By: Sarah Wornow
Edited by: Alyscia Batista
Undergoing a surgical operation to remove a tumor may be the only way to save a cancer patient’s life. Yet even with a potentially life-saving operation, cancer cells left in the body post-surgery can begin to grow again and lead to cancer recurrence. Cancer recurrence isn’t uncommon — for example, pancreatic cancer has a 40% chance of recurring after surgery, bladder cancer has a 50% chance of recurring post-surgery, and advanced soft tissue sarcoma has a nearly 100% chance of recurrence . Even though surgically removing the tumor may appear to be beneficial in cutting cancer out of the body, it can actually “increase [the] shedding of cancer cells into circulation,” thereby promoting the growth and spread of cancerous cells throughout a patient’s body . In the end, surgery can actually be counterproductive to treating cancer.
Recently, researchers at UCLA have developed a sprayable gel for surgeons to use after removing a tumor that boosts the immune response to any remaining cancerous cells left in the area. Cancer cells usually overproduce CD47, a protein that sends “don’t eat me” signals to phagocytic cells, which essentially makes them invisible to immune cells and allows them to grow without being killed . The gel– which consists of the blood clotting proteins thrombin and fibrinogen, along with CaCO3 nanoparticles laden with antibodies– slowly releases anti-CD47 antibodies at the site of the tumor. These antibodies block CD47 from sending out their signal, allowing the cancerous cells to become visible to the immune system. Macrophages and other phagocytic cells can then respond to the cancer cells and kill them.

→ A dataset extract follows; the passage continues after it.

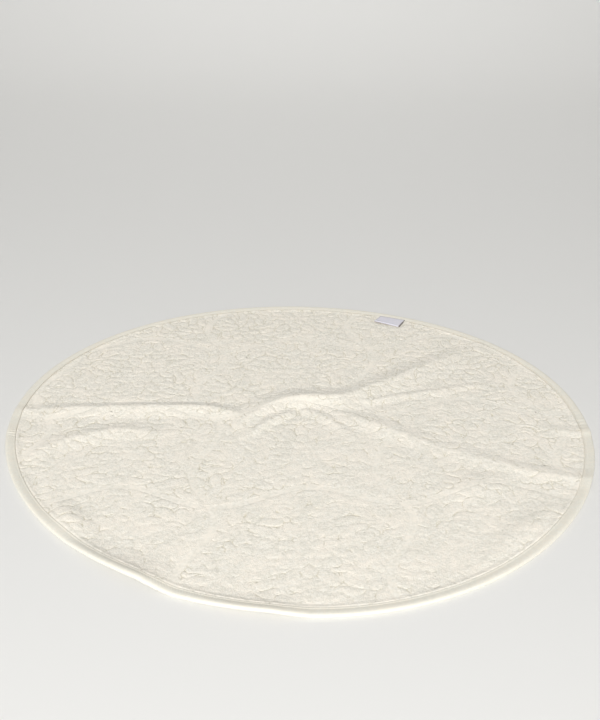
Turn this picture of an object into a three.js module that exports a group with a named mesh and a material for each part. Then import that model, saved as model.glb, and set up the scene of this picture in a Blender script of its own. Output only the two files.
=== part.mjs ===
// A round kitchen towel of figured terry, spread out flat after it was stored folded.
// It is one disc of cloth, one binding folded over the cloth's cut edge, and one small loop
// label caught in the binding's seam. The creases of its storage folds still stand up from the
// surface it lies on, and they meet in a low peak in the middle.
// Millimetres, +Z up. The surface is z = 0, and the origin is the middle of the towel's box there.
// -Y is the side nearest the viewer, and headings turn from +X towards +Y.

import * as THREE from "three";

// The finished outline, over the binding. A round cut of woven cloth stretches on the slant, so
// it is a little oval and a little three-sided. Each wave has so many swellings round the rim.
const RADIUS = 349;
const OUTLINE_WAVES = [
  { swellings: 1, swell: 3.5, toward: -68 },
  { swellings: 2, swell: 8, toward: -31.5 },
  { swellings: 3, swell: 4.5, toward: 33.5 },
  { swellings: 4, swell: 0.8, toward: 8 },
];

// The cloth, with its pile pressed level.
const CLOTH_THICKNESS = 2.6;
const CUT_EDGE_THICKNESS = 1.8; // where the binding's seam squeezes it
const CUT_EDGE_INSET = 2.5; // from the outline, inside the binding

// The binding: a strip folded over the cut edge, with one arm above the cloth and one below.
const BINDING_WIDTH = 11;
const BINDING_THICKNESS = 0.6;
const RIM_HEIGHT = 4.3; // the rolled rim is the thickest place
const CLEARANCE = 0.3; // between one piece and the next

// Storage creases. Each runs from left to right over points of [x, y, rise], and its crest falls
// away over one distance in front and over another behind.
const CREASES = {
  left: {
    front: 27,
    back: 13,
    points: [[-341, 15, 2.5], [-280, 18, 6], [-215, 20, 7.5], [-157, 21, 8], [-112, 19, 7], [-82, 9, 5], [-63, -2, 3]],
  },
  middle: {
    front: 25,
    back: 32,
    points: [[-68, -16, 3], [-52, 6, 7], [-30, 28, 10.5], [-5, 39, 12], [24, 42, 12], [50, 42, 10.5]],
  },
  rightUpper: {
    front: 38,
    back: 18,
    points: [[48, 40, 9], [90, 66, 10], [132, 98, 10.5], [166, 126, 9], [207, 160, 6.5], [262, 200, 2]],
  },
  rightMiddle: {
    front: 13,
    back: 12,
    points: [[66, 36, 3], [100, 41, 4], [136, 53, 3], [190, 68, 2.5], [244, 84, 1.5]],
  },
  rightLower: {
    front: 25,
    back: 13,
    points: [[46, 12, 3], [72, -4, 5.5], [98, -22, 6.5], [133, -48, 6], [167, -70, 5.5], [250, -116, 5], [326, -140, 3.5]],
  },
  smallRight: {
    front: 12,
    back: 12,
    points: [[12, 14, 4], [34, -2, 6], [51, -23, 5], [64, -46, 2]],
  },
  smallLeft: {
    front: 9,
    back: 17,
    points: [[-60, -46, 2], [-47, -29, 6], [-30, -9, 8], [-12, 5, 6]],
  },
  leftLower: {
    front: 27,
    back: 15,
    points: [[-316, -100, 1], [-286, -66, 5], [-251, -46, 6], [-214, -34, 5.5], [-164, -37, 2]],
  },
  nearRim: {
    front: 30,
    back: 26,
    points: [[-230, -248, 1.5], [-192, -278, 5.5], [-154, -302, 7.5], [-141, -308, 5]],
  },
  frontRim: {
    front: 30,
    back: 27,
    points: [[-96, -330, 1.5], [-60, -344, 3.5], [-24, -350, 4.5], [-11, -351, 3]],
  },
  rightRim: {
    front: 12,
    back: 15,
    points: [[288, -26, 1], [322, -34, 2.5], [352, -38, 3]],
  },
};

// Low swellings of the cloth and of its rim: where, how high, how far along a heading and how
// far across it.
const SWELLINGS = [
  { x: -245, y: -196, rise: 6, along: 34, across: 14, heading: 125 },
  { x: 232, y: -230, rise: 4.5, along: 58, across: 16, heading: 44 },
  { x: 196, y: -150, rise: 3, along: 40, across: 22, heading: 20 },
  { x: -348, y: -60, rise: 2.5, along: 30, across: 26, heading: 100 },
];
const SETTLED = 0.35; // a rise lower than this has sunk flat on the surface

// The loop label, folded double and sewn in by both its ends.
const LABEL = { heading: 63, width: 38, length: 28, layer: 0.5, hollow: 0.9 };

const TURN = 2 * Math.PI;
const RADIANS = Math.PI / 180;

function outlineRadius(angle) {
  let radius = RADIUS;
  for (const { swellings, swell, toward } of OUTLINE_WAVES) {
    radius += swell * Math.cos(swellings * (angle - toward * RADIANS));
  }
  return radius;
}

// A crease's crest as a smooth curve, whose third coordinate is the rise.
const CREST_STEPS = 30;
const crests = Object.values(CREASES).map(({ front, back, points }) => {
  const curve = new THREE.CatmullRomCurve3(points.map((point) => new THREE.Vector3(...point)));
  return { front, back, line: curve.getPoints(CREST_STEPS) };
});

function creaseRise(x, y, { front, back, line }) {
  let nearest = { distance: Infinity };
  for (let i = 0; i < line.length - 1; i++) {
    const [start, end] = [line[i], line[i + 1]];
    const [dx, dy] = [end.x - start.x, end.y - start.y];
    const share = ((x - start.x) * dx + (y - start.y) * dy) / (dx * dx + dy * dy);
    const crest = start.clone().lerp(end, THREE.MathUtils.clamp(share, 0, 1));
    const distance = Math.hypot(x - crest.x, y - crest.y);
    const behind = dx * (y - start.y) - dy * (x - start.x) > 0;
    if (distance < nearest.distance) nearest = { distance, behind, rise: crest.z };
  }
  const reach = nearest.behind ? back : front;
  return nearest.rise * (1 - THREE.MathUtils.smoothstep(nearest.distance, 0, reach));
}

function swellingRise(x, y, swelling) {
  const cos = Math.cos(swelling.heading * RADIANS);
  const sin = Math.sin(swelling.heading * RADIANS);
  const along = (x - swelling.x) * cos + (y - swelling.y) * sin;
  const across = (y - swelling.y) * cos - (x - swelling.x) * sin;
  return swelling.rise * Math.exp(-((along / swelling.along) ** 2) - (across / swelling.across) ** 2);
}

// The height of the cloth's underside over the surface. Where ridges meet, the highest rules.
function riseAt(x, y) {
  let sum = 0;
  for (const crest of crests) sum += creaseRise(x, y, crest) ** 3;
  for (const swelling of SWELLINGS) sum += swellingRise(x, y, swelling) ** 3;
  return Math.max(0, Math.cbrt(sum) - SETTLED);
}

// The headings at which the towel is divided, closer together beside each long crease.
function divisions(count) {
  const STEPS = 720;
  const NEARNESS = 3.5; // degrees
  const CLOSER = 3; // times
  const headings = Object.values(CREASES)
    .flatMap(({ points }) => [points[0], points.at(-1)])
    .filter(([x, y]) => Math.hypot(x, y) > RADIUS / 2)
    .map(([x, y]) => Math.atan2(y, x) / RADIANS);
  const weights = Array.from({ length: STEPS }, (_, step) => {
    let weight = 1;
    for (const heading of headings) {
      const off = THREE.MathUtils.euclideanModulo((step / STEPS) * 360 - heading + 180, 360) - 180;
      weight += CLOSER * Math.exp(-((off / NEARNESS) ** 2));
    }
    return weight;
  });
  const share = weights.reduce((sum, weight) => sum + weight) / count;
  const angles = [];
  let passed = 0;
  weights.forEach((weight, step) => {
    while (angles.length < count && angles.length * share < passed + weight) {
      angles.push(((step + (angles.length * share - passed) / weight) / STEPS) * TURN);
    }
    passed += weight;
  });
  return angles;
}

const ANGLES = divisions(112);

// A solid turned from a section, then laid over the creases. A section point is
// [share, inset, height]: a share of the way from the middle to a line that lies the inset
// inside the outline, and a height over the cloth's underside.
function turned(section) {
  const geometry = new THREE.LatheGeometry(
    section.map(([, , height]) => new THREE.Vector2(1, height)),
    ANGLES.length,
  );
  const position = geometry.getAttribute("position");
  for (let i = 0; i < position.count; i++) {
    const [share, inset, height] = section[i % section.length];
    const angle = ANGLES[Math.floor(i / section.length) % ANGLES.length];
    const radius = share * (outlineRadius(angle) - inset);
    const x = radius * Math.cos(angle);
    const y = radius * Math.sin(angle);
    position.setXYZ(i, x, y, height + riseAt(x, y));
  }
  geometry.deleteAttribute("normal");
  geometry.deleteAttribute("uv");
  return geometry;
}

// The cloth's rings are closer together where the creases meet. Its rim is a step thinner and a
// step higher than the rest, inside the binding.
const RINGS = 18;
const RIM_INSET = 18;
const EDGE_INSETS = [BINDING_WIDTH - 3, 5];

function clothGeometry() {
  const edgeBottom = BINDING_THICKNESS + CLEARANCE;
  const edgeTop = edgeBottom + CUT_EDGE_THICKNESS;
  const shares = Array.from({ length: RINGS + 1 }, (_, ring) => (ring / RINGS) ** 1.5);
  const insets = [BINDING_WIDTH + 1.5, ...EDGE_INSETS, CUT_EDGE_INSET];
  const section = [
    ...shares.map((share) => [share, RIM_INSET, 0]),
    ...insets.map((inset) => [1, inset, edgeBottom]),
    ...insets.toReversed().map((inset) => [1, inset, edgeTop]),
    ...shares.toReversed().map((share) => [share, RIM_INSET, CLOTH_THICKNESS]),
  ];
  return turned(section);
}

function bindingGeometry() {
  const innerTop = BINDING_THICKNESS + 2 * CLEARANCE + CUT_EDGE_THICKNESS;
  const innerWall = CUT_EDGE_INSET - CLEARANCE;
  const insetsAndHeights = [
    [BINDING_WIDTH, 0],
    [1.6, 0],
    [0.4, 0.8],
    [0, RIM_HEIGHT / 2],
    [0.4, RIM_HEIGHT - 0.8],
    [1.8, RIM_HEIGHT],
    [4.5, RIM_HEIGHT],
    [8, innerTop + BINDING_THICKNESS + 0.2],
    [BINDING_WIDTH, innerTop + BINDING_THICKNESS],
    [BINDING_WIDTH, innerTop],
    ...EDGE_INSETS.map((inset) => [inset, innerTop]),
    [innerWall, innerTop],
    [innerWall, BINDING_THICKNESS],
    ...EDGE_INSETS.toReversed().map((inset) => [inset, BINDING_THICKNESS]),
    [BINDING_WIDTH, BINDING_THICKNESS],
    [BINDING_WIDTH, 0],
  ];
  return turned(insetsAndHeights.map(([inset, height]) => [1, inset, height]));
}

// A flattened loop of ribbon: seen from its side it is a long outline round a long hollow. It
// starts against the binding and lies inwards over the cloth, which it follows.
function labelGeometry() {
  const { heading, width, length, layer, hollow } = LABEL;
  const thickness = 2 * layer + hollow;
  const noseX = length - thickness / 2;
  const openFrom = 0.35 * length;
  const sewn = 4;
  const side = new THREE.Shape();
  side.moveTo(0, 0);
  side.lineTo(noseX, 0);
  side.absarc(noseX, thickness / 2, thickness / 2, -Math.PI / 2, Math.PI / 2);
  side.lineTo(openFrom, thickness);
  side.lineTo(0, 2 * layer + 0.1);
  const inside = new THREE.Path();
  inside.moveTo(sewn, layer);
  inside.lineTo(openFrom, thickness - layer);
  inside.lineTo(noseX, thickness - layer);
  inside.absarc(noseX, thickness / 2, hollow / 2, Math.PI / 2, -Math.PI / 2, true);
  inside.lineTo(sewn, layer);
  side.holes.push(inside);
  const geometry = new THREE.ExtrudeGeometry(side, {
    depth: width,
    steps: 8,
    curveSegments: 6,
    bevelEnabled: false,
  });
  const angle = heading * RADIANS;
  const onCloth = CLOTH_THICKNESS + CLEARANCE;
  const position = geometry.getAttribute("position");
  for (let i = 0; i < position.count; i++) {
    const across = position.getZ(i) - width / 2;
    const aside = across / RADIUS;
    const rim = outlineRadius(angle + aside) * Math.cos(aside);
    const out = rim - BINDING_WIDTH - 2 * CLEARANCE - position.getX(i);
    const x = out * Math.cos(angle) - across * Math.sin(angle);
    const y = out * Math.sin(angle) + across * Math.cos(angle);
    position.setXYZ(i, x, y, onCloth + position.getY(i) + riseAt(x, y));
  }
  geometry.deleteAttribute("normal");
  geometry.deleteAttribute("uv");
  return geometry;
}

function piece(name, geometry, color, roughness) {
  geometry.computeVertexNormals();
  const material = new THREE.MeshStandardMaterial({ color, roughness, metalness: 0 });
  const mesh = new THREE.Mesh(geometry, material);
  mesh.name = name;
  return mesh;
}

const towel = new THREE.Group();
towel.add(piece("cloth", clothGeometry(), 0xece5d6, 0.95));
towel.add(piece("binding", bindingGeometry(), 0xeee9da, 0.6));
towel.add(piece("label", labelGeometry(), 0xe4dfe2, 0.55));

// The origin is the middle of the towel's box, on the surface it lies on.
const box = new THREE.Box3().setFromObject(towel);
const middle = box.getCenter(new THREE.Vector3());
towel.position.set(-middle.x, -middle.y, -box.min.z);

export default towel;
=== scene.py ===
# %% [markdown]
# # A round kitchen towel of figured terry
# The towel is one disc of cotton cloth with raised loops, a smooth strip bound over its cut edge,
# a row of stitches that holds the strip, and a small folded label. Creases, as from lying folded
# in a cupboard, stand up from the floor and meet in a low peak in the middle.
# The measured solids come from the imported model. This script dresses them with what a solid model
# leaves out: the pile and its figure, threads, stitches and the finish of each cloth.

import math
import random

import bmesh
import bpy
import numpy as np
from mathutils import Matrix, Vector


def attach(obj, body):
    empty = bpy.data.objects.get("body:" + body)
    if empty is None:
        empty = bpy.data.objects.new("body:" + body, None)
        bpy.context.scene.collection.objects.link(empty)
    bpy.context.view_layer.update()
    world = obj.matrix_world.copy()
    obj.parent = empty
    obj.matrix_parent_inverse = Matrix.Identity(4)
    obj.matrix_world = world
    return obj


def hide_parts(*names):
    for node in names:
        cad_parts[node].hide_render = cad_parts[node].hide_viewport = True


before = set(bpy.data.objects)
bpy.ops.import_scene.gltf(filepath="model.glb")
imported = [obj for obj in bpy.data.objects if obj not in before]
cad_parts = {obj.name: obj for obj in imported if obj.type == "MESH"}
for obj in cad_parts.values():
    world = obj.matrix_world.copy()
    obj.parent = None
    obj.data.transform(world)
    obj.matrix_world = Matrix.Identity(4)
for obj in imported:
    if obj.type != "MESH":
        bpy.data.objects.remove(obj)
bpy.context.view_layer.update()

# %% [markdown]
# ## The outline and the folds
# Every piece of this towel follows the same two shapes, the rim's outline and the folds, so both
# are functions that the later cells call. The outline is a circle with a few soft waves, which may
# come from the way that a round cut of woven cloth stretches on the slant. Each fold is a line
# with a height along it, and the cloth falls away from it in a smooth curve. The lines are those
# of the solid model, in metres, but the relief isn't quite its own. The crests are about a sixth
# to three fifths lower, most of them fall away over a longer distance, and two swellings are a
# quarter lower, one of them 22 mm away from its place there. At the solid model's heights the
# folds rendered harder than the real ones look. NumPy works on all the points of a mesh at once,
# which keeps this quick.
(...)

In addition to bolstering the innate immune response, the adaptive immune response becomes stronger due to the macrophages presenting tumor-specific antigens to T-cells . The adaptive immune system can then fully destroy the cells. In a clinical setting, this gel could potentially have a huge impact on decreasing the chance of cancer recurrence. Researchers found that mice who underwent surgery for advanced melanoma and were sprayed with the gel remained tumor-free for over 60 days. Not only can the gel prevent tumor recurrence in the same site, but studies in mouse models have shown that it also can prevent distant tumor spread, decreasing the chance of cancer forming in another area of the body, a process known as metastasis .
Another benefit to using this gel is that patients wouldn’t have to undergo additional chemotherapy, immunotherapy, or radiation treatments post-surgery to kill any remaining cancer cells. All of these treatments cause unwanted side effects to the patient such as hair loss, nausea, or illness.
Despite these incredible discoveries, there’s still a long way to go before the gel can be used in humans. The researchers have to optimize the concentrations of anti-CD47 antibodies, fibrinogen, and CaCO3 nanoparticles to more effectively boost the immune response. Future testing could take years to complete. Nevertheless, this preliminary gel has proven to be effective at reducing the chance of post-surgical cancer recurrence.
Cancer surgeries could now potentially be a one-and-done deal, with one surgery having the ability to completely remove all cancerous cells. Finding a way to make surgery more effective will impact the majority of cancer patients, as most cancers typically require surgery as part of the treatment.
There are a few reasons why this gel could become standard practice for surgeons to use in the future. First, it’s fairly simple to produce, with the main three ingredients being fibrinogen, thrombin, and CaCO3 nanoparticles. All of these molecules can be created in a lab and tweaked to obtain the right concentration. Secondly, the gel can be used for most types of cancers. Because most cancer cells overexpress CD47 to hide themselves from the immune system, having a general anti-CD47 antibody can effectively make those cells visible to the immune system and able to be phagocytosed. Lastly, it causes no extra harm to the patient. As opposed to chemotherapy or radiation therapy, which both negatively impact a patient’s body, this gel seemingly has no side effects on the patient, as shown by mouse models.
While there’s still a long way to go before seeing this gel being used in clinical trials, with the advent of this gel comes the hope that one day cancer patients won’t have to fear cancer recurrence after surgery.